The narrator is sequestered in a house with her two aunts and their blind servant, Radwan. The women live quietly in a state of suspended animation as the men of the family make all their key decisions, until the sense of belonging that the Muslim Brotherhood offers the narrator provides a means of release from this stifling environment, and she learns to hate.

She finds herself caught up in “the group,” a cell of the Brotherhood in the city, where she is taught to hate “the other sect,” Syria’s Alawites, “who descended from the mountains with limitless ambition and vitality.” She begins to dream of slaughtering Alawites, even neighbors of hers whom she has known all her life.

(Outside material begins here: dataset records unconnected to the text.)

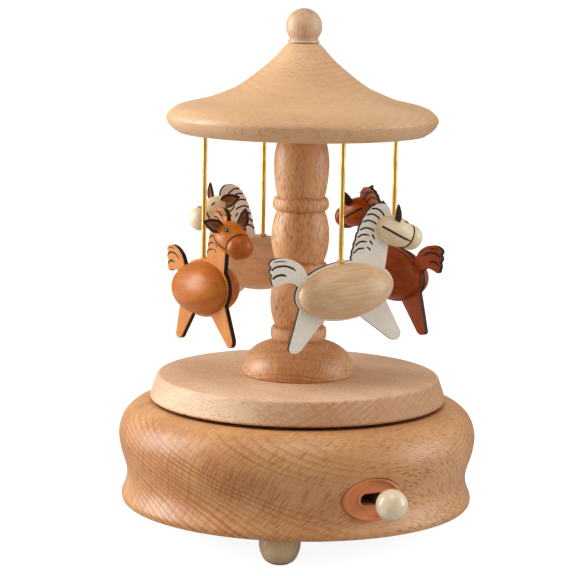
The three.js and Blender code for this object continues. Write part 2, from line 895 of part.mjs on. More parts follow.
function turntableBush() {
  const flange = bushRadius + bushFlangeWidth;
  const flangeBottom = discBottom - bushFlangeThickness;
  const bore = arborRadius + fitGap;
  const profile = [
    [bore, flangeBottom],
    [flange, flangeBottom],
    [flange, discBottom - faceGap],
    [bushRadius, discBottom - faceGap],
    [bushRadius, bushTop],
    [bore, bushTop],
    [bore, flangeBottom],
  ];
  return turned(profile, 20);
}

function turntableDisc() {
  const edge = 0.8;
  const profile = [
    [bushRadius + fitGap, discBottom],
    [discRadius - edge, discBottom],
    ...arc(discRadius - edge, discBottom + edge, edge, -90, 10, 3),
    ...arc(discTopRadius - edge * 2, discTop - edge * 2, edge * 2, 30, 90, 3),
    [dowelHole, discTop],
    [dowelHole, dowelBottom],
    [bushRadius + fitGap, dowelBottom],
    [bushRadius + fitGap, discBottom],
  ];
  return turned(profile, 36);
}

// The dome's outline is a superellipse, a little fuller than a quarter ellipse.
function columnDome() {
  const fullness = 2 / 2.6;
  const steps = 6;
  const seat = columnBottom - faceGap;
  const outline = Array.from({ length: steps + 1 }, (_, step) => {
    const angle = (Math.PI / 2) * (step / steps);
    const radius = domeRadius * Math.cos(angle) ** fullness;
    return [radius, domeBottom + domeHeight * Math.sin(angle) ** fullness];
  }).filter(([radius, height]) => height < seat && radius > dowelHole + 1);
  const profile = [
    [dowelHole, domeBottom],
    ...outline,
    [ringRadius - 1.2, seat],
    [dowelHole, seat],
    [dowelHole, domeBottom],
  ];
  return turned(profile, 24);
}

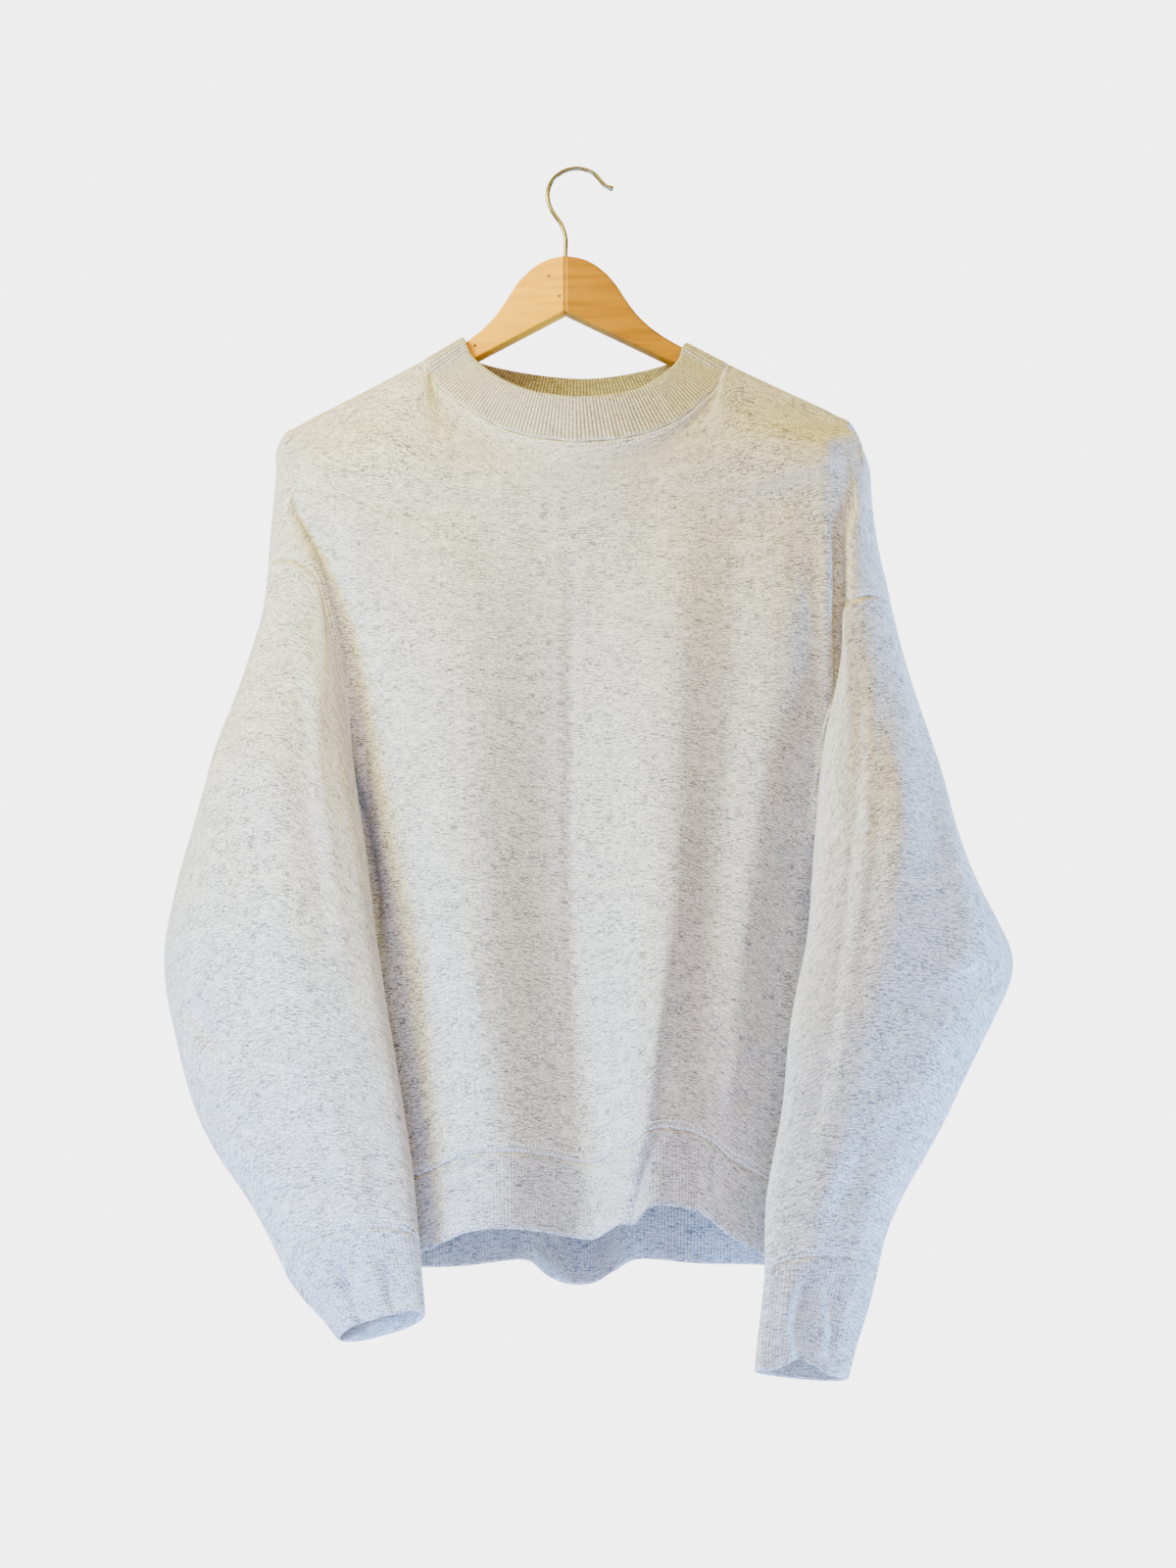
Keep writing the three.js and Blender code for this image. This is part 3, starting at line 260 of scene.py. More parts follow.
def ease(t):
    t = min(1.0, max(0.0, t))
    return t * t * (3 - 2 * t)


def unit(v):
    return v / (np.linalg.norm(v) or 1.0)


def hermite(a, leave, b, arrive, t):
    """A point between a and b on the smooth curve that leaves and arrives in these directions."""
    t2, t3 = t * t, t ** 3
    return ((2 * t3 - 3 * t2 + 1) * a + (t3 - 2 * t2 + t) * leave
            + (3 * t2 - 2 * t3) * b + (t3 - t2) * arrive)


def curve(keys, values, at):
    """A smooth curve through (keys, values) that never overshoots; flat beyond its ends."""
    order = 1 if keys[-1] > keys[0] else -1
    k, v = list(keys)[::order], list(values)[::order]
    last = len(k) - 1
    if at <= k[0]:
        return v[0]
    if at >= k[last]:
        return v[last]
    i = 0
    while at > k[i + 1]:
        i += 1

    def slope(j):
        return (v[j + 1] - v[j]) / (k[j + 1] - k[j])

    def tangent(j):
        if j == 0:
            return slope(0)
        if j == last:
            return slope(last - 1)
        a, b = slope(j - 1), slope(j)
        return 0 if a * b <= 0 else 2 * a * b / (a + b)

    step = k[i + 1] - k[i]
    return hermite(v[i], step * tangent(i), v[i + 1], step * tangent(i + 1), (at - k[i]) / step)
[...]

She attends prayer groups and secret meetings and hands out pamphlets. She takes pleasure in planning to topple the government, and feels liberated by her newfound anger.

“By the end of that summer, hatred had taken possession of me,” she recounts as Aleppo is engulfed in a wave of attacks against government loyalists. “I was enthused by it; I felt that it was saving me. Hatred gave me the feeling of superiority I was searching for.”

As the fighting between “the group” and the “death squads” (a thinly veiled reference to Rifaat Assad’s paramilitary Defense Companies that quelled the rebellion) intensifies, her close-knit family falls apart. Her brothers are arrested, killed or driven into exile and her sisters struggle to cope with the bloodshed.

Even this fails to jolt her out of her hatred, and it is only when she herself is snatched by the mukhabarat and imprisoned in harrowing circumstances that she forced to reconsider her life and how hatred has transformed her.

The translation of “In Praise of Hatred” is undoubtedly timely and will surely win plenty of column space in the English-language press. It is a finely crafted novel in its own right, however, and it is easy to see why it was nominated for the International Prize for Arabic Fiction in 2008.

Khalifa’s rich narrative meanders from event to event, frequently stopping to recount the life stories of minor characters, taking the reader from 1980s Syria to London in the 1950s – via Afghanistan and Yemen.

The narrator repeatedly references the “Thousand and One Nights” – stories of which she is inordinately fond.

Khalifa’s novel, with its tyrannical rulers, religious ascetics and ancient, arched souks, itself draws heavily on the tales.

These detours do not detract at all from his powerful depiction of the radicalization of the young narrator and the corrosive effects of sectarian prejudice. Instead, they throw her newly acquired sectarianism into sharp contrast with the country’s history of co-existence and tolerance.

As her hatred for “the other sect” grows stronger, the young narrator’s beauty fades, her face grows harder and she even comes to hate her own body, deliberately choosing clothes that hide any sign whatsoever of her figure.

Unfortunately, the descriptions of the narrator’s sexual awakening as she undergoes puberty seem somewhat forced, jarring with the narrative. Khalifa occasionally interrupts the flow of his novel with lingering descriptions of her changing body that seem awkwardly written and out of place, leading nowhere.

But this may be a translation issue, as a cryptic note at the end of the English text announces that “the publishers have decided to make some editorial changes, taken in consultation with the author, and the result is a novel that ends differently from the original.”

Quite why this decision was taken, or whether it was taken at the author’s instigation, is never explained – although the ongoing bloodshed in Syria must undoubtedly have had some impact on the altered ending.

All the same, “In Praise of Hatred” is a deeply absorbing read. It delivers an important message about the dangers of hate, even as the bloodshed in Syria looks set to surpass the worst years of “the events.”

Khaled Khalifa’s “In Praise of Hatred,” translated by Leri Price, is published in English by Transworld Publishers and is available from Librairie Antoine.